Tim Modise

It's time to educate the masses

2006-10-04 12:50

Tim Modise

One of the highly respected members of our society is Dr Mamphela Ramphela. A legend in her own time, she was recently honoured as a "TRAILBLAZER", an award bestowed on a member of the Black community who is the most influential director of companies listed on the Johannesburg Securities Exchange.

To many people who know her and about her, this attests to her remarkable character and influence. She, together with Steve Biko and others, founded the Black Consciousness Movement, promoted, got harassed and intimidated for it, yet went on to obtain a medical degree at the University of Natal.

She was house arrested and banished in the late seventies. She, later in the mid nineties, got appointed the first woman Vice-Chancellor of the University of Cape Town, where talents were spotted and later snapped up by the World Bank. Since then she has now become an influential person who sits on boards with market capitalisation of over 700 billion rands.

I met her recently and she still cares deeply about the country and particularly about developments in her community. We spoke about the state of public education and she later gave a talk about her passion for excellence. She bemoaned the lack of enthusiasm and desire in the education system to develop the potential of children who needed it most, the poorest and marginalised in our society.

Bad reminder

Her speech reminded me of a rather unfortunate, and to my mind, unnecessary incident at a school in the Vaal area. According to a newspaper report, teachers at Moshate High School downed chalk for the whole month of August because the principal dared cancel a Matric dance.

Another subsequent report spoke about 30% of graduates predominantly black not being able to find employment. Yet another report, based on studies conducted by Wits University, estimated that there was a 50% drop out rate in by matric, and that 80% of schools in you-know-where, were without libraries.

There are a lot of backlogs as we all know, but it is the lack of care and passion for the emancipation of children trapped in poverty that is the most disappointing.

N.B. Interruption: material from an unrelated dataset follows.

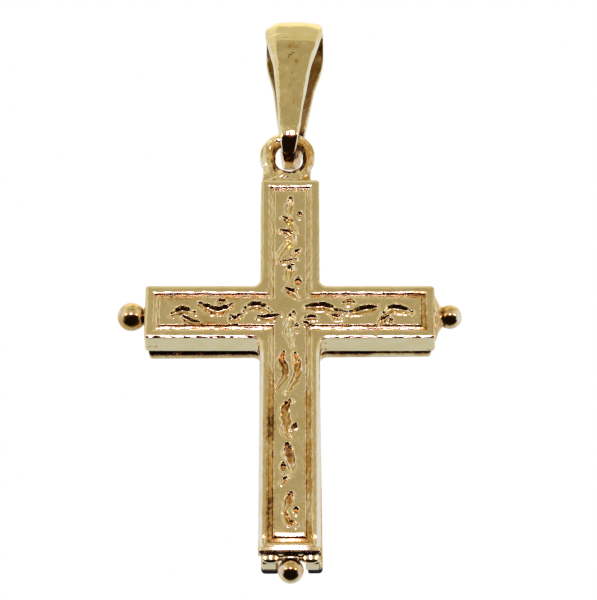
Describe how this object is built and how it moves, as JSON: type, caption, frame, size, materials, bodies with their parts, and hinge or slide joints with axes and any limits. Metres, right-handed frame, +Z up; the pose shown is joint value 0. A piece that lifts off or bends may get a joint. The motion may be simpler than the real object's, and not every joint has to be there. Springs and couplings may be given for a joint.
{
  "type": "reliquary cross pendant",
  "caption": "Hinged reliquary cross of cast gold with a framed vine relief, ball finials and a back cover that opens on a foot hinge, hanging from a tapered bail.",
  "frame": {"origin": "the chain seat: the inside of the bail's crown, where the chain bears", "axes": "+Z up as the pendant hangs, -Y out of the ornamented front, +X to the right seen from the front"},
  "size_m": [0.029, 0.0056, 0.0544],
  "materials": {
    "polished_gold": "polished cast yellow gold with fine scratches and pits",
    "cast_gold": "worn cast yellow gold, brown tarnish in the relief",
    "cover_gold": "worn plain yellow gold",
    "pin_gold": "drawn gold wire"
  },
  "bodies": {
    "bail": {"bail": "polished_gold"},
    "case": {"case": "cast_gold"},
    "cover": {"cover": "cover_gold", "hinge_pin": "pin_gold"}
  },
  "joints": [
    {"name": "bail_swing", "type": "hinge", "parent": "bail", "child": "case", "pos_m": [-0.00037, 0, -0.01119], "axis": [1, 0, 0], "range_deg": [-90, 90]},
    {"name": "cover_hinge", "type": "hinge", "parent": "case", "child": "cover", "pos_m": [-0.00027, 0.00015, -0.05134], "axis": [-1, 0, 0], "range_deg": [0, 100]}
  ]
}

Whilst we are still talking statistics, did you know that of South Africans above the age 20, over 65% of the white population have matric compared to 14% of their black counterparts. The government speaks about a serious skills shortage in the country and has called for those prematurely retired to come back, whilst SASOL employed over 1 500 Thai nationals because there were not enough skilled local artisans.

Poor parents

In the meantime, poor parents, let down by the system that cannot provide adequate resources timeously, and teachers who seem to have lost interest and passion for teaching, have now resorted to sending their children elsewhere. The children today are like fathers and mothers yesterday, they have to go on long distance commutes into cities and towns, where the better-off live, in search for a better education.

In other words, where schools are better resourced and white teachers are prepared to teach children of all colours. The policies and the budgets are plentiful but somehow the system is battling.

Why? If we are to achieve a modicum of success in transforming our society and "delivering a better life for all", then we will have to get the basics right.

Peter Drucker was correct when he said: "knowledge is the most democratic source of power''. Therefore the denial of educational opportunities is the most destructive force in our democracy. We should like Dr Mamphela Ramphele, require unequivocally, that everybody charged with delivering hope through education performs or ships out.

  • Tim Modise is the chairperson of the Proudly South African Campaign and hosts a weekday show on Radio 702 and Cape Talk.